Dividends: Payments to shareholders
Companies Act 1993, ss 52, 53
A dividend is a payment made by the company to a shareholder in proportion to his or her particular shareholding. The board of directors can authorise the payment of dividends only once the company has satisfied the “solvency test” set out in the Companies Act. Alternatively, the shareholders can unanimously authorise a dividend.
Contracts and transactions with other people and organisations
Companies Act 1993, s 129
A company can enter into a contract with another person or entity. The appropriate way of doing this will depend on the particular kind of contract (see: “Contracts” ).
A special shareholders’ resolution is required before a company can enter into a “major transaction”, which is where the value of the assets or obligations involved is more than half of the value of the company’s assets.
Liquidation and receivership
Companies Act 1993, Part 16; Receiverships Act 1993
“Liquidation” (or “winding up”) of a company is when it stops trading or becomes “insolvent” (this means when it’s unable to pay its debts or when it doesn’t have enough assets to meet its liabilities). The company’s assets are sold and the proceeds are paid to the company’s creditors according to what the company owes them and the priorities between those creditors themselves. Any surplus money will be distributed proportionately among the shareholders.
A company can be put into liquidation voluntarily or by the courts. Liquidation begins when a liquidator is appointed.
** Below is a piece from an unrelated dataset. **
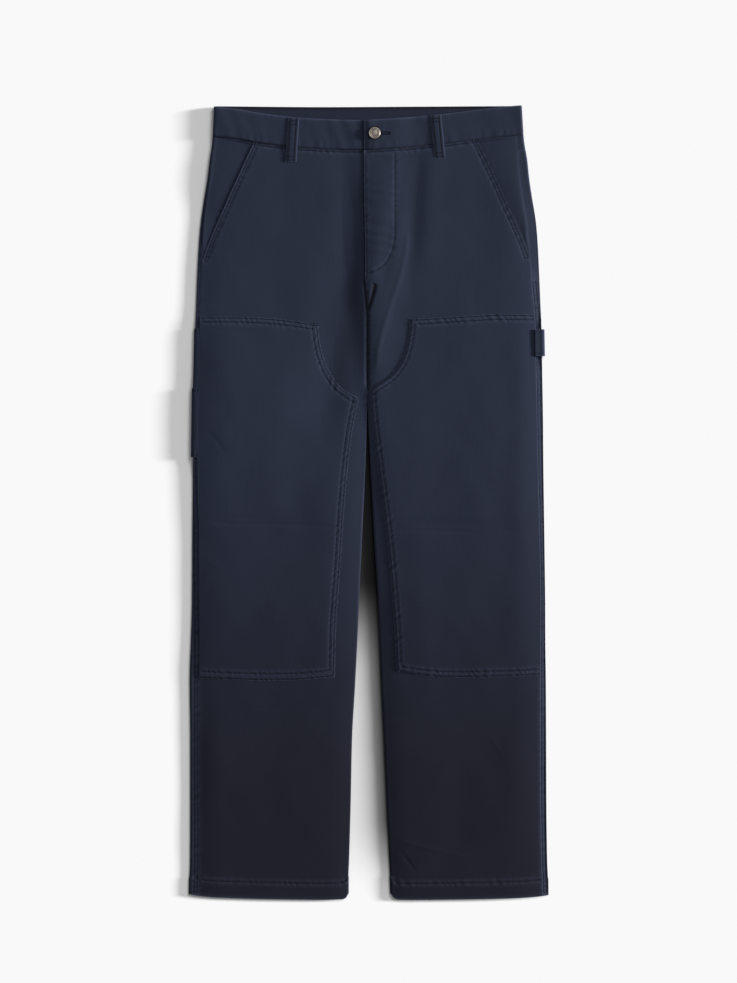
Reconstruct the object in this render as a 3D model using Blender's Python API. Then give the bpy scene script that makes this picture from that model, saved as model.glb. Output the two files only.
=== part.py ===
"""Carpenter trousers, laid flat face up.

The waist points to +Y, the hems to -Y, and the cloth rests on the plane Z = 0.
Right and left are the wearer's, so the right leg lies at -X and the left leg at +X.
Sizes are in millimetres and become metres where a mesh is made.
"""

import math

import bpy

MM = 0.001

# Walls and seams
CLOTH = 1.4
SEAM_GAP = 0.3
BAND_WALL = 2.2
BAND_HEIGHT = 40.0
BAND_SPACE = 2.2
BAND_MIDDLE_Y = 515.0
LOOP_WALL = 1.6
POCKET_WALL = 1.2
HEM_DEPTH = 24.0
HEM_SWELL = 0.6
HEM_STEP = 1.5

# Folded edges: how far the rounding reaches in from the outline
FOLD_REACH = 2.9
BAND_FOLD_REACH = 3.2
CROTCH_Y = 143.8
CROTCH_CREASE = 125.0
CENTRE_BACK_X = -1.35

# Front fly: the left front laps over the right one
FLY_LAP = 36.0
FLY_RISE = 1.8
FLY_END_Y = 303.0
BUTTON_X, BUTTON_Y = 7.7, 498.4
BUTTON_RADIUS = 8.6
BUTTON_SEGMENTS = 24

# Belt loops
LOOP_WIDTH = 14.0
LOOP_STEP = 6.5
FRONT_LOOPS = {
    # name: (x at the top, x at the bottom, y at the bottom)
    "belt_loop_front_right": (-101.5, -104.4, 459.0),
    "belt_loop_front_left": (90.6, 95.2, 465.0),
}
BACK_LOOPS = {
    "belt_loop_back_right": -122.0,
    "belt_loop_back_centre": CENTRE_BACK_X,
    "belt_loop_back_left": 119.0,
}
BACK_LOOP_Y = (470.0, 533.5)

# The waist lies on its back belt loops
WAIST_LIFT = POCKET_WALL + SEAM_GAP
WAIST_LIFT_Y = (385.0, 440.0)

# Tool pocket on the right leg: a tall pocket with a short one over its lower half
TOOL_POCKET_Y = (61.4, 235.2)
SHORT_POCKET_TOP_Y = 154.6
TOOL_POCKET_COLUMN = 10
SHORT_POCKET_COLUMN = 9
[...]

“Receivership” is when a creditor of the company or the courts appoint a “receiver” to take control of and manage the assets of a company that’s in financial difficulty. A receiver can be appointed by or on behalf of a secured creditor to protect and take control of the assets over which the security has been granted. Debentures creating a security over the company’s property often give the debenture holder the right to appoint a receiver.